À défaut d’avoir accès au dossier du conseil de guerre concernant un soldat accusé de vol sur ses camarades, il est possible de suivre les grandes étapes de l’affaire par voie de presse.
Au 4e de Ligne
Soldat pickpocketLe 9 juillet, la 2e compagnie s’était rendue aux bains de rivière. En sortant de l’eau, un soldat constata que son porte-monnaie, renfermant 8 fr. 50, avait disparu. Il avertit ses chefs et une discrète enquête fut ouverte.
On soupçonnait le soldat Mongendre, de la même compagnie que le volé, qui, arrivé en retard aux bains, s’était déshabillé seul. Interrogé, il nia. Dans son paquetage, on ne trouva rien de suspect, mais, sous le « polochon » de son lit, on découvrit le porte-monnaie, vide, naturellement.

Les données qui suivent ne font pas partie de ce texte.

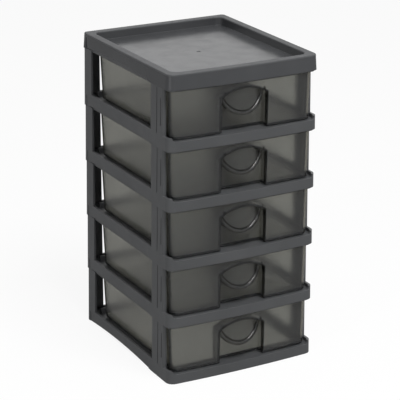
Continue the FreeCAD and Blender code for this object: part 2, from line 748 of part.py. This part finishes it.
def place(name, source, level):
    """A piece of its own, like a source solid, lifted to its level."""
    piece = doc.addObject("Part::Compound", name)
    piece.Links = [source]
    bind(piece, Placement__Base__z=level)
    return piece


frame = build_frame("frame")
drawer = build_drawer()
pieces = [place(name, frame, f"tier_pitch * {tier}") for tier, name in enumerate(FRAMES)]
pieces += [place(name, drawer, f"tier_pitch * {tier} + drawer_foot") for tier, name in enumerate(DRAWERS)]
pieces.append(place("lid", build_lid("lid_body"), "lid_foot"))
doc.recompute()

for item in doc.Objects:
    if "Invalid" in item.State or "Error" in item.State:
        raise RuntimeError(f"{item.Label}: {item.State}")
os.makedirs("parts", exist_ok=True)
for piece in pieces:
    shape = piece.Shape
    if shape.isNull() or not shape.isValid() or len(shape.Solids) != 1:
        raise RuntimeError(f"{piece.Label} is not one sound solid")
for piece in pieces:
    piece.Shape.exportStep(f"parts/{piece.Label}.step")
    print(piece.Label, round(piece.Shape.Volume), piece.Shape.BoundBox)
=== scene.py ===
# Looks of a plastic drawer tower: five frames and a lid in charcoal plastic, and five smoky drawers
import math

import bpy
from mathutils import Matrix, Vector

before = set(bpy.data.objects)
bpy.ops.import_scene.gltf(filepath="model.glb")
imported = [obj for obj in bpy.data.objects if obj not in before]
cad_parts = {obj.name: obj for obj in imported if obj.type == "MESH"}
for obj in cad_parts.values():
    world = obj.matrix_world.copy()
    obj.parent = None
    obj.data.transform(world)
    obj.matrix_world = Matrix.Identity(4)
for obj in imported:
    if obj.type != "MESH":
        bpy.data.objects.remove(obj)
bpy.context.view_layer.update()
LEVELS = ("bottom", "lower", "middle", "upper", "top")

# Camera, in metres and degrees
CAMERA_PLACE = (-0.87906, -1.59188, 0.81870)
CAMERA_TURN = 28.980
CAMERA_PITCH = 19.754
CAMERA_ROLL = 0.269
SENSOR_WIDTH = 36.0
LENS = 154.913
NEAREST = 0.05
FARTHEST = 50.0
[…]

Pressé de questions, Mongendre avoua alors avoir volé son camarade aux bains. En outre, il se déclara l’auteur de plusieurs autres larcins commis au préjudice de militaires de la 2e compagnie, notamment du vol d’une pièce de 20 francs, d’une pièce de 5 fr. et de divers objets.
Le soldat pickpocket a été incarcéré aussitôt. Une instruction est ouverte contre lui en vue de sa comparution en conseil de guerre. Originaire de Seine-et-Marne, Maugendre (sic) avait été incorporé au 4e en octobre dernier.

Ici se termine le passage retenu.